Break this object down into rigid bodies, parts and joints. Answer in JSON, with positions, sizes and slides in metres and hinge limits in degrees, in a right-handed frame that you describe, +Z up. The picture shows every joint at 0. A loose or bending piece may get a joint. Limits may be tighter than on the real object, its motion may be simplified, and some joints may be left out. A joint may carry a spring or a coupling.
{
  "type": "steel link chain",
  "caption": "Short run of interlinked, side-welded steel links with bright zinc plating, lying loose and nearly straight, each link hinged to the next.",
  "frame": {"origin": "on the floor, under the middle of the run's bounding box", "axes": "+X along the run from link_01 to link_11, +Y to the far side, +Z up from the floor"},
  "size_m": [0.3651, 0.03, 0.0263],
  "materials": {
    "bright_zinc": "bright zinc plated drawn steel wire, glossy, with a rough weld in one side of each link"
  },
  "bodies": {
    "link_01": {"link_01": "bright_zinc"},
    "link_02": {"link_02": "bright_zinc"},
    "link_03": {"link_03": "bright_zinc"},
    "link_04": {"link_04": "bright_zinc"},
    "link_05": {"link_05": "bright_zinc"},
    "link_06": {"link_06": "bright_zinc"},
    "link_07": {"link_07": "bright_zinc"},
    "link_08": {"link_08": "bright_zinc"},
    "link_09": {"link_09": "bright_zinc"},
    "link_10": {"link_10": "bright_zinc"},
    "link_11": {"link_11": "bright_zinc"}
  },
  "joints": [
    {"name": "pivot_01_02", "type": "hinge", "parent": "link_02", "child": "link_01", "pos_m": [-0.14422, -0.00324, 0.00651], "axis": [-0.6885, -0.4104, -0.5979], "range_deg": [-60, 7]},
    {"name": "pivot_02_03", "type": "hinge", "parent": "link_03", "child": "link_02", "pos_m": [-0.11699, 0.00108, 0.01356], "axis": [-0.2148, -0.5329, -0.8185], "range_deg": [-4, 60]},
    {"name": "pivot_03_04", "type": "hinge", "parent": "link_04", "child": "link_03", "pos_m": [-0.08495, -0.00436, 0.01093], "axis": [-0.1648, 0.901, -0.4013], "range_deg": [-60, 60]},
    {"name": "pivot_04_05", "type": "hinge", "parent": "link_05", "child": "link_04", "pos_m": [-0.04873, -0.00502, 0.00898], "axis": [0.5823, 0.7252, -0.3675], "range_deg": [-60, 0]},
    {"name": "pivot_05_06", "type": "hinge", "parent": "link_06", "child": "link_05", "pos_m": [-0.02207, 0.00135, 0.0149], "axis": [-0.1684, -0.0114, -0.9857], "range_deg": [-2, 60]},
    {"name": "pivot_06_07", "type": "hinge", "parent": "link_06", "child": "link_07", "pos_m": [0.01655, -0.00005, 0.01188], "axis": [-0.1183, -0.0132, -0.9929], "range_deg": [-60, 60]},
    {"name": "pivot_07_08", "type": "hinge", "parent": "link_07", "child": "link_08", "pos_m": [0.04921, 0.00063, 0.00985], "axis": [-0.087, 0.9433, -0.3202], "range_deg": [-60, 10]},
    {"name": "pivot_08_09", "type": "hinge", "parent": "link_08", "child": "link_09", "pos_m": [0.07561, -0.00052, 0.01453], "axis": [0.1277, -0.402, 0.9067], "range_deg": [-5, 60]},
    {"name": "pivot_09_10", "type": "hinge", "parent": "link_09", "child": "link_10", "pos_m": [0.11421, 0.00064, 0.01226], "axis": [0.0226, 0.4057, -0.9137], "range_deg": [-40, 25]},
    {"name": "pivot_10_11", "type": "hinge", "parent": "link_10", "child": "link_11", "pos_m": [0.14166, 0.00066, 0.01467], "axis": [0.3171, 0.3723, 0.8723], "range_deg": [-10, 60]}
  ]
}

EXERCISE GOAL ▸ Reproduce the listing shown above in its entirety, exactly.

TASK OUTPUT ▸
Break this object down into rigid bodies, parts and joints. Answer in JSON, with positions, sizes and slides in metres and hinge limits in degrees, in a right-handed frame that you describe, +Z up. The picture shows every joint at 0. A loose or bending piece may get a joint. Limits may be tighter than on the real object, its motion may be simplified, and some joints may be left out. A joint may carry a spring or a coupling.
{
  "type": "steel link chain",
  "caption": "Short run of interlinked, side-welded steel links with bright zinc plating, lying loose and nearly straight, each link hinged to the next.",
  "frame": {"origin": "on the floor, under the middle of the run's bounding box", "axes": "+X along the run from link_01 to link_11, +Y to the far side, +Z up from the floor"},
  "size_m": [0.3651, 0.03, 0.0263],
  "materials": {
    "bright_zinc": "bright zinc plated drawn steel wire, glossy, with a rough weld in one side of each link"
  },
  "bodies": {
    "link_01": {"link_01": "bright_zinc"},
    "link_02": {"link_02": "bright_zinc"},
    "link_03": {"link_03": "bright_zinc"},
    "link_04": {"link_04": "bright_zinc"},
    "link_05": {"link_05": "bright_zinc"},
    "link_06": {"link_06": "bright_zinc"},
    "link_07": {"link_07": "bright_zinc"},
    "link_08": {"link_08": "bright_zinc"},
    "link_09": {"link_09": "bright_zinc"},
    "link_10": {"link_10": "bright_zinc"},
    "link_11": {"link_11": "bright_zinc"}
  },
  "joints": [
    {"name": "pivot_01_02", "type": "hinge", "parent": "link_02", "child": "link_01", "pos_m": [-0.14422, -0.00324, 0.00651], "axis": [-0.6885, -0.4104, -0.5979], "range_deg": [-60, 7]},
    {"name": "pivot_02_03", "type": "hinge", "parent": "link_03", "child": "link_02", "pos_m": [-0.11699, 0.00108, 0.01356], "axis": [-0.2148, -0.5329, -0.8185], "range_deg": [-4, 60]},
    {"name": "pivot_03_04", "type": "hinge", "parent": "link_04", "child": "link_03", "pos_m": [-0.08495, -0.00436, 0.01093], "axis": [-0.1648, 0.901, -0.4013], "range_deg": [-60, 60]},
    {"name": "pivot_04_05", "type": "hinge", "parent": "link_05", "child": "link_04", "pos_m": [-0.04873, -0.00502, 0.00898], "axis": [0.5823, 0.7252, -0.3675], "range_deg": [-60, 0]},
    {"name": "pivot_05_06", "type": "hinge", "parent": "link_06", "child": "link_05", "pos_m": [-0.02207, 0.00135, 0.0149], "axis": [-0.1684, -0.0114, -0.9857], "range_deg": [-2, 60]},
    {"name": "pivot_06_07", "type": "hinge", "parent": "link_06", "child": "link_07", "pos_m": [0.01655, -0.00005, 0.01188], "axis": [-0.1183, -0.0132, -0.9929], "range_deg": [-60, 60]},
    {"name": "pivot_07_08", "type": "hinge", "parent": "link_07", "child": "link_08", "pos_m": [0.04921, 0.00063, 0.00985], "axis": [-0.087, 0.9433, -0.3202], "range_deg": [-60, 10]},
    {"name": "pivot_08_09", "type": "hinge", "parent": "link_08", "child": "link_09", "pos_m": [0.07561, -0.00052, 0.01453], "axis": [0.1277, -0.402, 0.9067], "range_deg": [-5, 60]},
    {"name": "pivot_09_10", "type": "hinge", "parent": "link_09", "child": "link_10", "pos_m": [0.11421, 0.00064, 0.01226], "axis": [0.0226, 0.4057, -0.9137], "range_deg": [-40, 25]},
    {"name": "pivot_10_11", "type": "hinge", "parent": "link_10", "child": "link_11", "pos_m": [0.14166, 0.00066, 0.01467], "axis": [0.3171, 0.3723, 0.8723], "range_deg": [-10, 60]}
  ]
}